● **WHAT YOU SHOULD DO**
Repeat the data verbatim.

● **PROVIDED ENTRIES**
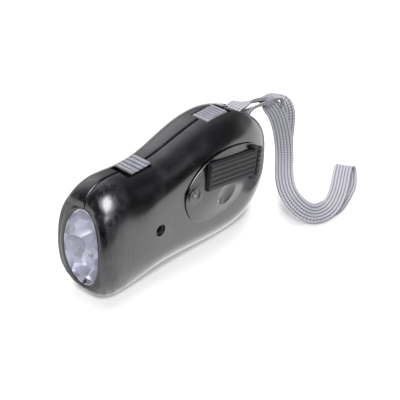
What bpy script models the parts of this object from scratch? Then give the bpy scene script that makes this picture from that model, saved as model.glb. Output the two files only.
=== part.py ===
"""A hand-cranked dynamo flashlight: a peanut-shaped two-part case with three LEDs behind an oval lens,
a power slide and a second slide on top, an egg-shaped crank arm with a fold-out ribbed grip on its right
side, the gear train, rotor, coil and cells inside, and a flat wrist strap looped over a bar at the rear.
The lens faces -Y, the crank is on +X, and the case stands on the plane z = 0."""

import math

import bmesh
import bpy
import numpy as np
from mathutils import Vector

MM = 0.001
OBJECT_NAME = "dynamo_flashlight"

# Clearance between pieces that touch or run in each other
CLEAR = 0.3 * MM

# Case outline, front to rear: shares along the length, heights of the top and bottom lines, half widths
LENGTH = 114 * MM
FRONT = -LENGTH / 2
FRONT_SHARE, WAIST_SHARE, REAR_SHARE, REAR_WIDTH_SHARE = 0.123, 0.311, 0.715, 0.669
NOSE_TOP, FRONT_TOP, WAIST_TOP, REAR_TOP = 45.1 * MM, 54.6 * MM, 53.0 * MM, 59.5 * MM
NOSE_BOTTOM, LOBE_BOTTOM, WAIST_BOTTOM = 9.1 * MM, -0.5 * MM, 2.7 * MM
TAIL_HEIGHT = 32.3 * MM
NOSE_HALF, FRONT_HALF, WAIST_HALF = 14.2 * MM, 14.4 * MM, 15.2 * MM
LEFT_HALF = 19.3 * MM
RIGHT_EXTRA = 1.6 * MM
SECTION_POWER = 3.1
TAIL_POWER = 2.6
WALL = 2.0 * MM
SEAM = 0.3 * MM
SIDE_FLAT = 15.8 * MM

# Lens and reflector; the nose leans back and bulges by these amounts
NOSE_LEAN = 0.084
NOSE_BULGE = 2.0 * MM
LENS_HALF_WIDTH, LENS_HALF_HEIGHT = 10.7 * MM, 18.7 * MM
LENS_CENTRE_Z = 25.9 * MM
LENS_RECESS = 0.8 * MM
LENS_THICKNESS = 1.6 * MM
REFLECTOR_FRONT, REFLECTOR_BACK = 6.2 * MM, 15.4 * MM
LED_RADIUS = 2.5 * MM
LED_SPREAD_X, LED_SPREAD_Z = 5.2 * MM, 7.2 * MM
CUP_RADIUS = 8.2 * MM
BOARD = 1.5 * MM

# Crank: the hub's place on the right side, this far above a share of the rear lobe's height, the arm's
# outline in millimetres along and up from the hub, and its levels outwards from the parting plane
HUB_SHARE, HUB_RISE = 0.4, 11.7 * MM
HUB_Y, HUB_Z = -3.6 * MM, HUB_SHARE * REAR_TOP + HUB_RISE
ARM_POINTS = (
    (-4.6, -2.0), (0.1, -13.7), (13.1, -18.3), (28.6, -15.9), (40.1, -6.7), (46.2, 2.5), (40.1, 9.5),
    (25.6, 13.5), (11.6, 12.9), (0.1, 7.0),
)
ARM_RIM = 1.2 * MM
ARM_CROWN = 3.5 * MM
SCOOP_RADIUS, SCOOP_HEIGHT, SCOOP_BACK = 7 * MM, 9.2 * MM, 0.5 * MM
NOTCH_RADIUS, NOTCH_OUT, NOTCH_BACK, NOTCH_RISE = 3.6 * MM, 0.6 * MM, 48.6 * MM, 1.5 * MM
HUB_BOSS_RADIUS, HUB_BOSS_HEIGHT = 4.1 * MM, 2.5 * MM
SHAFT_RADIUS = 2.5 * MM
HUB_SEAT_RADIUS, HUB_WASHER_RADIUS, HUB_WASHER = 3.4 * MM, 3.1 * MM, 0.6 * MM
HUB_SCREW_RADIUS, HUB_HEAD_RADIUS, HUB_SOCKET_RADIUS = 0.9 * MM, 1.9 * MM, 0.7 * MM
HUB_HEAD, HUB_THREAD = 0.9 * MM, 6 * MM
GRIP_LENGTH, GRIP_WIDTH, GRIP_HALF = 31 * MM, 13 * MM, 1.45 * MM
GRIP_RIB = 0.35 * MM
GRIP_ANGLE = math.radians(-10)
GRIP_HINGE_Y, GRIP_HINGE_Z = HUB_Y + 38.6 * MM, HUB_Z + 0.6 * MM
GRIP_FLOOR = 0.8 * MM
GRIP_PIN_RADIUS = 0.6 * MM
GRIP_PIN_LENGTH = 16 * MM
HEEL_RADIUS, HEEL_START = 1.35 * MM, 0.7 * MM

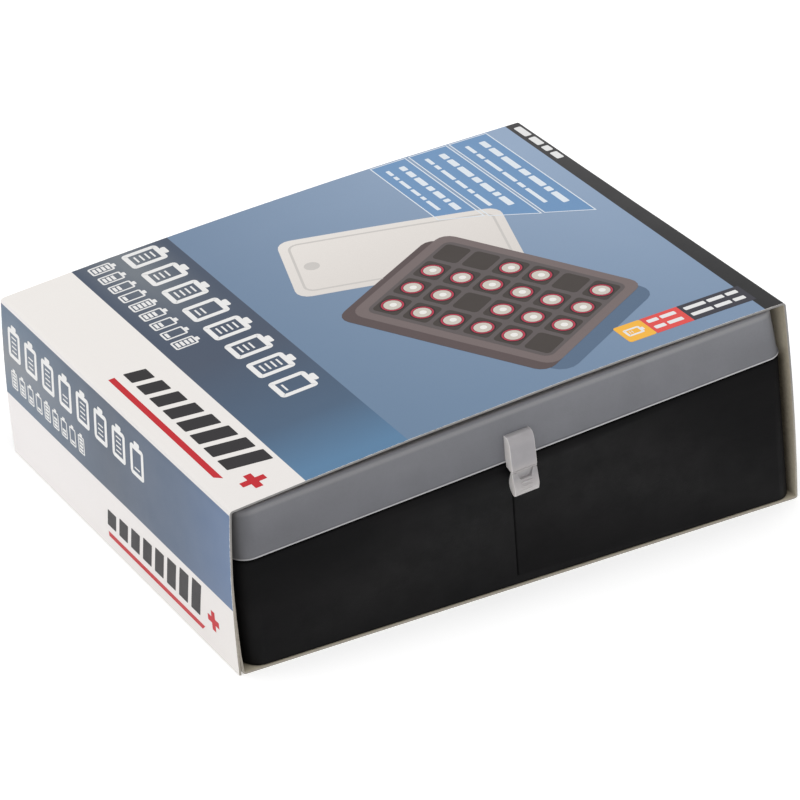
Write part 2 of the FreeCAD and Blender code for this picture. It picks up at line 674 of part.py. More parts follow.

● **RESPONSE TO THE EXERCISE**
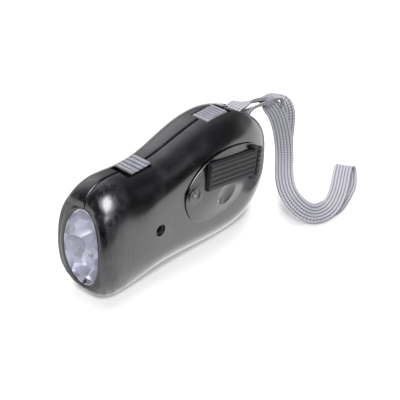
What bpy script models the parts of this object from scratch? Then give the bpy scene script that makes this picture from that model, saved as model.glb. Output the two files only.
=== part.py ===
"""A hand-cranked dynamo flashlight: a peanut-shaped two-part case with three LEDs behind an oval lens,
a power slide and a second slide on top, an egg-shaped crank arm with a fold-out ribbed grip on its right
side, the gear train, rotor, coil and cells inside, and a flat wrist strap looped over a bar at the rear.
The lens faces -Y, the crank is on +X, and the case stands on the plane z = 0."""

import math

import bmesh
import bpy
import numpy as np
from mathutils import Vector

MM = 0.001
OBJECT_NAME = "dynamo_flashlight"

# Clearance between pieces that touch or run in each other
CLEAR = 0.3 * MM

# Case outline, front to rear: shares along the length, heights of the top and bottom lines, half widths
LENGTH = 114 * MM
FRONT = -LENGTH / 2
FRONT_SHARE, WAIST_SHARE, REAR_SHARE, REAR_WIDTH_SHARE = 0.123, 0.311, 0.715, 0.669
NOSE_TOP, FRONT_TOP, WAIST_TOP, REAR_TOP = 45.1 * MM, 54.6 * MM, 53.0 * MM, 59.5 * MM
NOSE_BOTTOM, LOBE_BOTTOM, WAIST_BOTTOM = 9.1 * MM, -0.5 * MM, 2.7 * MM
TAIL_HEIGHT = 32.3 * MM
NOSE_HALF, FRONT_HALF, WAIST_HALF = 14.2 * MM, 14.4 * MM, 15.2 * MM
LEFT_HALF = 19.3 * MM
RIGHT_EXTRA = 1.6 * MM
SECTION_POWER = 3.1
TAIL_POWER = 2.6
WALL = 2.0 * MM
SEAM = 0.3 * MM
SIDE_FLAT = 15.8 * MM

# Lens and reflector; the nose leans back and bulges by these amounts
NOSE_LEAN = 0.084
NOSE_BULGE = 2.0 * MM
LENS_HALF_WIDTH, LENS_HALF_HEIGHT = 10.7 * MM, 18.7 * MM
LENS_CENTRE_Z = 25.9 * MM
LENS_RECESS = 0.8 * MM
LENS_THICKNESS = 1.6 * MM
REFLECTOR_FRONT, REFLECTOR_BACK = 6.2 * MM, 15.4 * MM
LED_RADIUS = 2.5 * MM
LED_SPREAD_X, LED_SPREAD_Z = 5.2 * MM, 7.2 * MM
CUP_RADIUS = 8.2 * MM
BOARD = 1.5 * MM

# Crank: the hub's place on the right side, this far above a share of the rear lobe's height, the arm's
# outline in millimetres along and up from the hub, and its levels outwards from the parting plane
HUB_SHARE, HUB_RISE = 0.4, 11.7 * MM
HUB_Y, HUB_Z = -3.6 * MM, HUB_SHARE * REAR_TOP + HUB_RISE
ARM_POINTS = (
    (-4.6, -2.0), (0.1, -13.7), (13.1, -18.3), (28.6, -15.9), (40.1, -6.7), (46.2, 2.5), (40.1, 9.5),
    (25.6, 13.5), (11.6, 12.9), (0.1, 7.0),
)
ARM_RIM = 1.2 * MM
ARM_CROWN = 3.5 * MM
SCOOP_RADIUS, SCOOP_HEIGHT, SCOOP_BACK = 7 * MM, 9.2 * MM, 0.5 * MM
NOTCH_RADIUS, NOTCH_OUT, NOTCH_BACK, NOTCH_RISE = 3.6 * MM, 0.6 * MM, 48.6 * MM, 1.5 * MM
HUB_BOSS_RADIUS, HUB_BOSS_HEIGHT = 4.1 * MM, 2.5 * MM
SHAFT_RADIUS = 2.5 * MM
HUB_SEAT_RADIUS, HUB_WASHER_RADIUS, HUB_WASHER = 3.4 * MM, 3.1 * MM, 0.6 * MM
HUB_SCREW_RADIUS, HUB_HEAD_RADIUS, HUB_SOCKET_RADIUS = 0.9 * MM, 1.9 * MM, 0.7 * MM
HUB_HEAD, HUB_THREAD = 0.9 * MM, 6 * MM
GRIP_LENGTH, GRIP_WIDTH, GRIP_HALF = 31 * MM, 13 * MM, 1.45 * MM
GRIP_RIB = 0.35 * MM
GRIP_ANGLE = math.radians(-10)
GRIP_HINGE_Y, GRIP_HINGE_Z = HUB_Y + 38.6 * MM, HUB_Z + 0.6 * MM
GRIP_FLOOR = 0.8 * MM
GRIP_PIN_RADIUS = 0.6 * MM
GRIP_PIN_LENGTH = 16 * MM
HEEL_RADIUS, HEEL_START = 1.35 * MM, 0.7 * MM

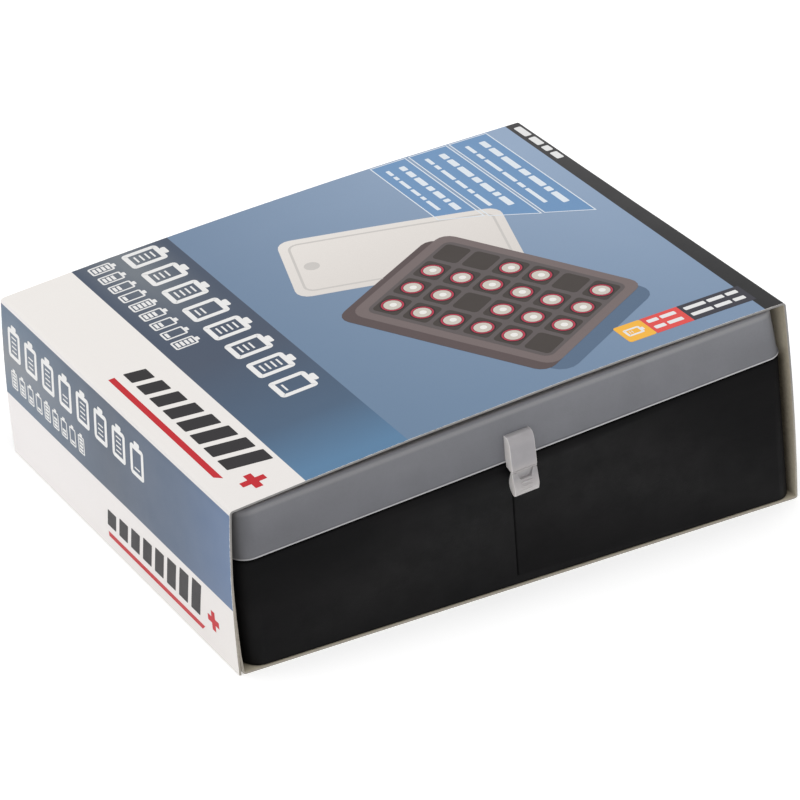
Write part 2 of the FreeCAD and Blender code for this picture. It picks up at line 674 of part.py. More parts follow.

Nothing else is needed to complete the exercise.